Dopant Concentration-Porosity-Li-Ion Conductivity Relationship in Garnet-Type Li5+2xLa3Ta2-xYxO12 (0.05 ≤ x ≤ 0.75) and Their Stability in Water and 1 M LiCl.

Abstract

Highly Li-ion conductive Y-doped garnet-type Li5+2xLa3Ta2-xYxO12 (0.05 ≤ x ≤ 0.75) were studied to understand the effects of yttrium- and lithium-doping on crystal structure, porosity, and Li-ion conductivity using (7)Li MAS NMR, electrochemical ac impedance spectroscopy, and scanning electron microscopy (SEM), as well as ex situ and in situ powder X-ray diffraction (PXRD) to further explore the potential application of garnets in all-solid-state Li-ion batteries.

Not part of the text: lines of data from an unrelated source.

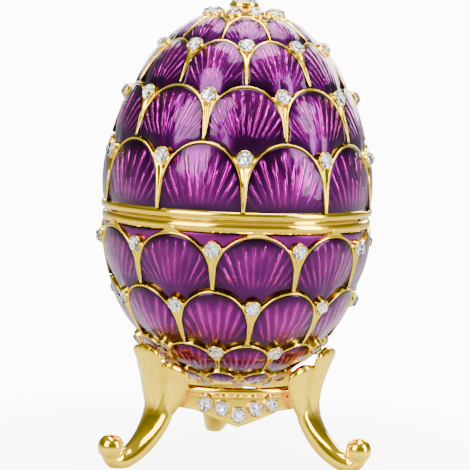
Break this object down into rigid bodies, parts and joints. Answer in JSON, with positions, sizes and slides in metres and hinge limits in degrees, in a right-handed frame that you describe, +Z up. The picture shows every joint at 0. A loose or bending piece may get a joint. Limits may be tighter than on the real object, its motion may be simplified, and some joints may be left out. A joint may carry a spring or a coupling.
{
  "type": "jewelled egg trinket box",
  "caption": "Hollow enamelled egg with overlapping scales and crystals, split by a lift-off lid, resting in a gold stand with leaf-topped legs and ball feet.",
  "frame": {"origin": "middle of the footprint's bounding box, on the surface that the feet stand on", "axes": "+Z up along the egg's axis, -Y to the stand's front pendant; the egg's axis is 1.09 mm towards -Y from the origin, because the back foot reaches further than the egg's front"},
  "size_m": [0.0428, 0.0444, 0.0702],
  "materials": {
    "gold": "bright gold plate over a polished zinc alloy casting",
    "enamel": "translucent deep purple enamel over an engraved casting, between bright gold lines",
    "crystal": "clear cut crystal with a silvered back"
  },
  "bodies": {
    "root": {"base": "enamel", "crown_crystal_01": "crystal", "crown_crystal_02": "crystal", "crown_crystal_03": "crystal", "crown_crystal_04": "crystal", "crown_crystal_05": "crystal", "crown_crystal_06": "crystal", "crown_crystal_07": "crystal", "crown_crystal_08": "crystal", "crown_crystal_09": "crystal", "crown_crystal_10": "crystal", "finial_crystal": "crystal", "lid": "enamel", "lid_crystal_row1_01": "crystal", "lid_crystal_row1_02": "crystal", "lid_crystal_row1_03": "crystal", "lid_crystal_row1_04": "crystal", "lid_crystal_row1_05": "crystal", "lid_crystal_row1_06": "crystal", "lid_crystal_row1_07": "crystal", "lid_crystal_row1_08": "crystal", "lid_crystal_row1_09": "crystal", "lid_crystal_row1_10": "crystal", "lid_crystal_row2_01": "crystal", "lid_crystal_row2_02": "crystal", "lid_crystal_row2_03": "crystal", "lid_crystal_row2_04": "crystal", "lid_crystal_row2_05": "crystal", "lid_crystal_row2_06": "crystal", "lid_crystal_row2_07": "crystal", "lid_crystal_row2_08": "crystal", "lid_crystal_row2_09": "crystal", "lid_crystal_row2_10": "crystal", "lid_crystal_row3_01": "crystal", "lid_crystal_row3_02": "crystal", "lid_crystal_row3_03": "crystal", "lid_crystal_row3_04": "crystal", "lid_crystal_row3_05": "crystal", "lid_crystal_row3_06": "crystal", "lid_crystal_row3_07": "crystal", "lid_crystal_row3_08": "crystal", "lid_crystal_row3_09": "crystal", "lid_crystal_row3_10": "crystal", "stand": "gold", "stand_crystal_front_1": "crystal", "stand_crystal_front_2": "crystal", "stand_crystal_front_3": "crystal", "stand_crystal_front_4": "crystal", "stand_crystal_front_5": "crystal", "stand_crystal_left_1": "crystal", "stand_crystal_left_2": "crystal", "stand_crystal_left_3": "crystal", "stand_crystal_left_4": "crystal", "stand_crystal_left_5": "crystal", "stand_crystal_right_1": "crystal", "stand_crystal_right_2": "crystal", "stand_crystal_right_3": "crystal", "stand_crystal_right_4": "crystal", "stand_crystal_right_5": "crystal"}
  },
  "joints": []
}
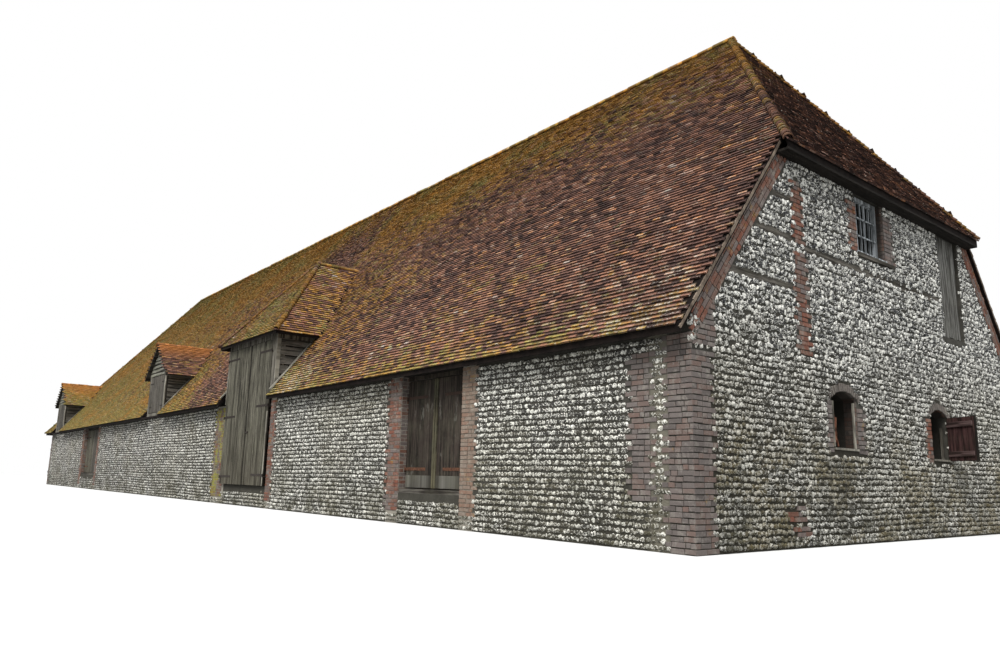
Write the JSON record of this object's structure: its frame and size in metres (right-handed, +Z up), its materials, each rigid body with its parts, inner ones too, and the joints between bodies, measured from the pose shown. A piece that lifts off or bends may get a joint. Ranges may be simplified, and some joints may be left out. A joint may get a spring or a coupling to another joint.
{
  "type": "tithe barn, 1:2 scale model",
  "caption": "Long aisled flint barn with a tiled half-hipped roof, a tall hipped midstrey, dormers, and boarded doors that swing open.",
  "frame": {"origin": "bottom centre of the bounding box, on the lowest ground", "axes": "+X along the barn towards the half-hipped gable, -Y the front with the tall midstrey, +Z up"},
  "size_m": [23.8346, 6.475, 5.6697],
  "materials": {
    "flint": "coursed grey, white and black flints in pale lime mortar",
    "brick": "old hand-made red-brown brick, dull and weathered",
    "clay_tile": "clay peg tiles with orange and yellow-green lichen",
    "frame_oak": "old oak, dark and dry",
    "weathered_timber": "silver-grey and dark weathered boards",
    "grey_door_boards": "silver-grey upright boards, bare and weathered",
    "dark_door_boards": "dark brown boards, bare and weathered",
    "wrought_iron": "rusted wrought iron"
  },
  "bodies": {
    "barn": {"arcade_braces": "frame_oak", "arcade_plates": "frame_oak", "arcade_posts": "frame_oak", "brick_quoins_and_jambs": "brick", "doorway_plinths": "flint", "dormer_fronts": "weathered_timber", "dormer_roofs": "clay_tile", "far_end_wall": "flint", "front_wall_end": "flint", "front_wall_far": "flint", "front_wall_middle": "flint", "front_wall_near": "flint", "gable_brickwork": "brick", "gable_shutters": "weathered_timber", "half_hip_board": "weathered_timber", "hinge_pins": "wrought_iron", "hip_bonnets": "clay_tile", "midstrey_cheeks": "weathered_timber", "midstrey_frame": "weathered_timber", "midstrey_roof": "clay_tile", "near_gable_lower": "flint", "near_gable_upper": "flint", "principal_rafters": "frame_oak", "rear_doors": "weathered_timber", "rear_walls": "flint", "ridge_tiles": "clay_tile", "roof_far_hip": "clay_tile", "roof_front_far": "clay_tile", "roof_front_near": "clay_tile", "roof_front_over": "clay_tile", "roof_half_hip": "clay_tile", "roof_rear": "clay_tile", "tie_beams": "frame_oak", "upper_window": "weathered_timber", "wall_plates": "frame_oak", "wall_timbers": "weathered_timber"},
    "midstrey_near_door": {"midstrey_near_leaf": "grey_door_boards", "midstrey_near_straps": "wrought_iron"},
    "midstrey_far_door": {"midstrey_far_leaf": "grey_door_boards", "midstrey_far_straps": "wrought_iron"},
    "middle_near_door": {"middle_door_near_leaf": "dark_door_boards", "middle_door_near_straps": "wrought_iron"},
    "middle_far_door": {"middle_door_far_leaf": "dark_door_boards", "middle_door_far_straps": "wrought_iron"},
    "far_near_door": {"far_door_near_leaf": "grey_door_boards"},
    "far_far_door": {"far_door_far_leaf": "grey_door_boards"}
  },
  "joints": [
    {"name": "midstrey_near_hinge", "type": "hinge", "parent": "barn", "child": "midstrey_near_door", "pos_m": [4.60168, -3.1415, 1.385], "axis": [0, 0, 1], "range_deg": [0, 110]},
    {"name": "midstrey_far_hinge", "type": "hinge", "parent": "barn", "child": "midstrey_far_door", "pos_m": [2.96768, -3.1415, 1.28], "axis": [0, 0, -1], "range_deg": [0, 110]},
    {"name": "middle_near_hinge", "type": "hinge", "parent": "barn", "child": "middle_near_door", "pos_m": [9.01768, -3.0245, 0.9], "axis": [0, 0, 1], "range_deg": [0, 85]},
    {"name": "middle_far_hinge", "type": "hinge", "parent": "barn", "child": "middle_far_door", "pos_m": [7.99768, -3.0245, 0.9], "axis": [0, 0, -1], "range_deg": [0, 85]},
    {"name": "far_near_hinge", "type": "hinge", "parent": "barn", "child": "far_near_door", "pos_m": [-5.70732, -3.0245, 0.9], "axis": [0, 0, 1], "range_deg": [0, 85]},
    {"name": "far_far_hinge", "type": "hinge", "parent": "barn", "child": "far_far_door", "pos_m": [-7.17732, -3.0245, 0.9], "axis": [0, 0, -1], "range_deg": [0, 85]}
  ]
}
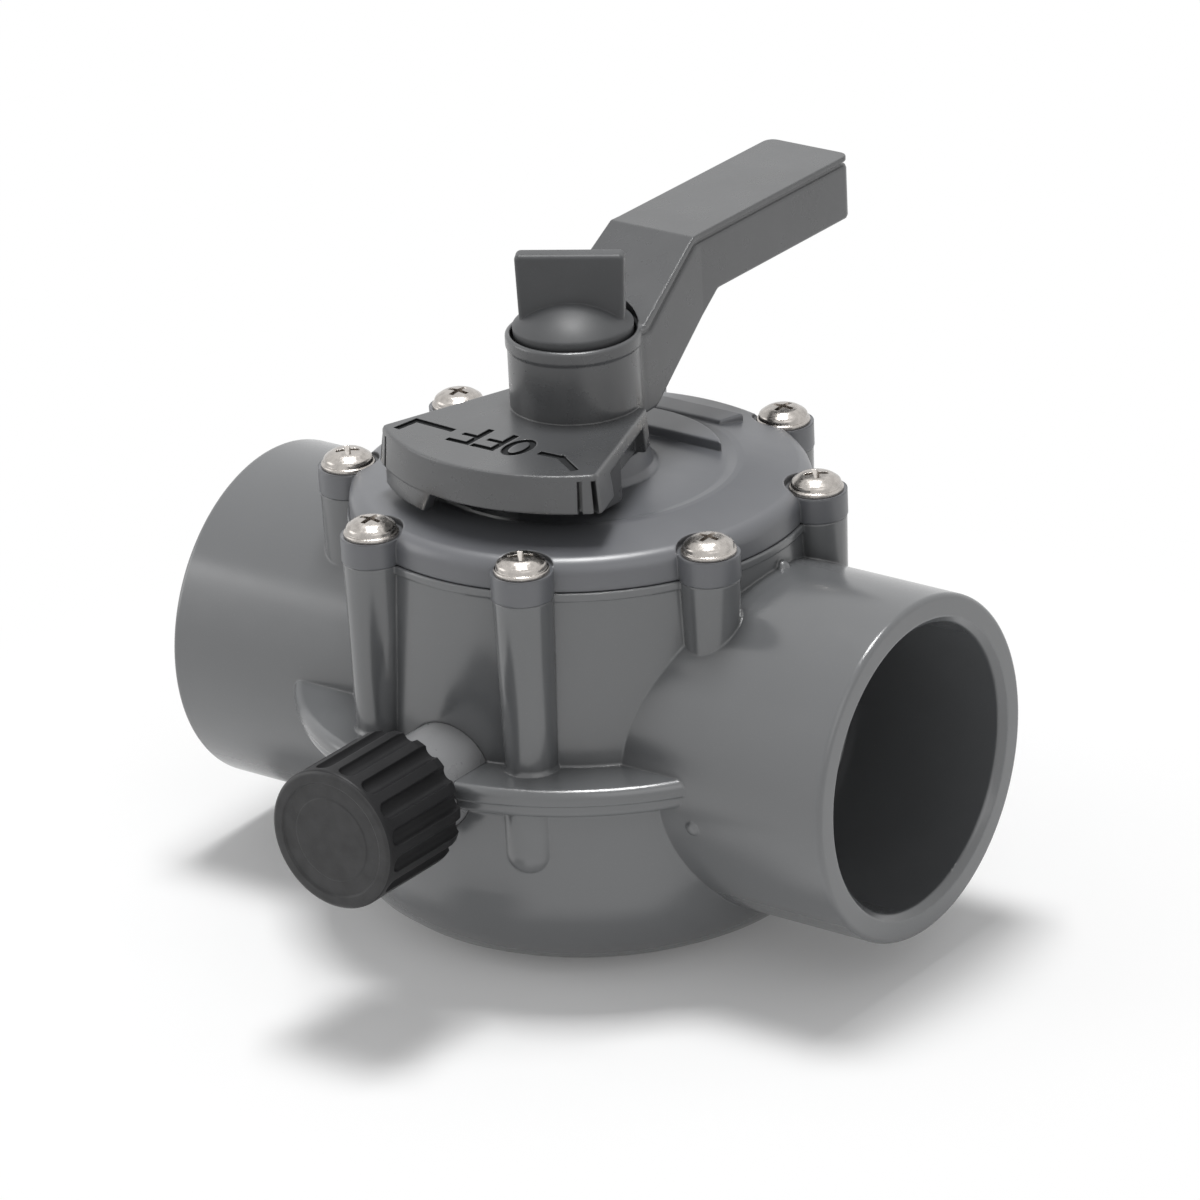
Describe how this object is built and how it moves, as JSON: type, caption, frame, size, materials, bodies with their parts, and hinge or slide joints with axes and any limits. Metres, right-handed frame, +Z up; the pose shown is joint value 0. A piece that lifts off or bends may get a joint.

Solid-state (7)Li MAS NMR studies showed an increase in the Li-ion mobility as a function of Y- and Li-doping in Li5+2xLa3Ta2-xYxO12, which is consistent with the results from ac impedance spectroscopy. The SEM studies on sintered pellets indicated a systematic decrease in porosity and an increase in sinterability as the Y- and Li-doping levels increase in Li5+2xLa3Ta2-xYxO12. These results are consistent with the calculated porosity and densities using the Archimedes method. Using the variable-temperature in situ PXRD in the temperature range of 30-700 °C, a thermal expansion coefficient of 7.25 × 10(-6) K(-1) was observed for Li6La3Ta1.5Y0.5O12. To further explore the possibility of a new application for the Li-stuffed garnets, the stability of these materials in aqueous LiCl solution was also studied. A high degree of structural stability was observed in these materials upon 1 M LiCl treatment, making them suitable candidates for further studies as protective layers for lithium electrodes in aqueous lithium batteries.